This morning I’ve been looking at the release schedule for a major project launching next year. Chances are that you will be affected by it somehow. No names disclosed though. It’s a replacement for an existing capability and will use an off the shelf, quasi-cloud product (that is, software that is already in use by others and so can, in theory, be configured but that, in practice, will need some development to make it do what is really needed).

The top level project plan looks like this

Spring 2019 Discovery
Summer 2019 Design and Build
Spring 2020 Testing
Summer 2020 Go-live
Spring 2021 Transition completed
Thereafter Continuous improvement

Plainly the team want to be agile. They want to iterate, adding features and capabilities and seeing how they land before improving them – going round the discovery / alpha / beta / live process repeatedly. But, at the same time, they have a major existing system to replace and they can’t replace just part of that.

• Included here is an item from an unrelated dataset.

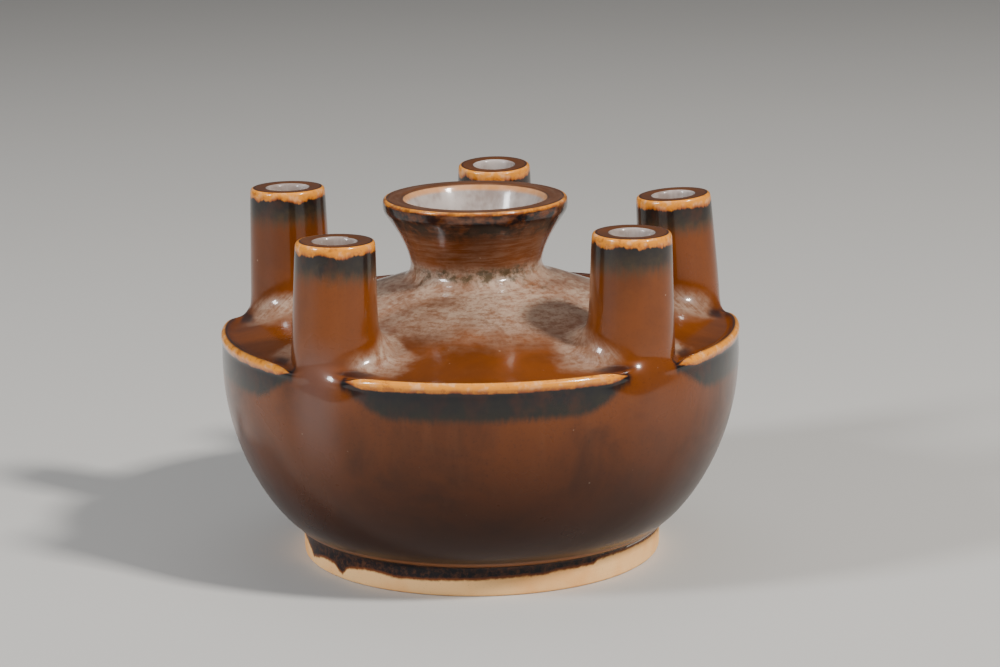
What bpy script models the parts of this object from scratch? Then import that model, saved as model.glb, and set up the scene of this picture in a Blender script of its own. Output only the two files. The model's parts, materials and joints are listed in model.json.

They also, I suspect, know that it’s going to be harder than everyone expects, which is why they’re sticking to those nebulous seasonal timeframes rather than talking about particular months, let alone actual dates. Ever since I first joined the Inland Revenue and heard a team saying that they “hoped to be up to speed by the Autumn” I’ve laughed whenever seasons are mentioned in the context of delivery. It’s as if there are special watches issued with 4 zones marked on them – one for each season.

What do you do when meshing the need to replace an existing widely used system that is no longer doing what it needs to do and that needs radical upgrades, with a new capability that can’t be introduced a bit at a time. This is not a start up launching a new product into the market. They’re not Monzo who were able to start with a pre-paid debit card before moving into current accounts, credit cards etc.

These kinds of projects present the real challenge in government, and in any large organisation:

How do you replace your ageing systems with new ones whilst not losing (too much) capability, keeping everyone happy and not making an enormous mistake?

At the same time, how do you build a big system with lots of capability without it going massively over-budget and falling months or years behind plan?

There are some options to consider:

  • Is a NewCo viable? Can a new capability be set up in parallel with the old, and customers, users or businesses migrated to that new capability, recognising that it doesn’t do everything. This is ideal MVP territory – how much do we need to have to satisfy a given group of customers?Ideally have less complicated needs than the full set of customers, and we can shore up the NewCo with some manual or semi-automated processes, or even by reaching into the old system
  • Can we connect old and new together and gradually take components away from the old system, building them in the new world? This might particularly work where a new front end can be built that presents data far more clearly and adds in data from other sources. It might require some re-engineering of the old system which perhaps isn’t used to presenting data via APIs and has never been described as loosely coupled.
  • Is there standalone capability that will make for a better experience, perhaps using data from the old system (which can be extracted in lots of different ways from cumbersome through to smooth), with that new capability gradually expanded?

None are easy, of course, but they are all likely better than a big bang or the risk of a lengthy project that just gets longer and more expensive – especially as scope increases with time (people who have time to think about what they want will think of more things, and industry will evolve around them giving them more things to think about).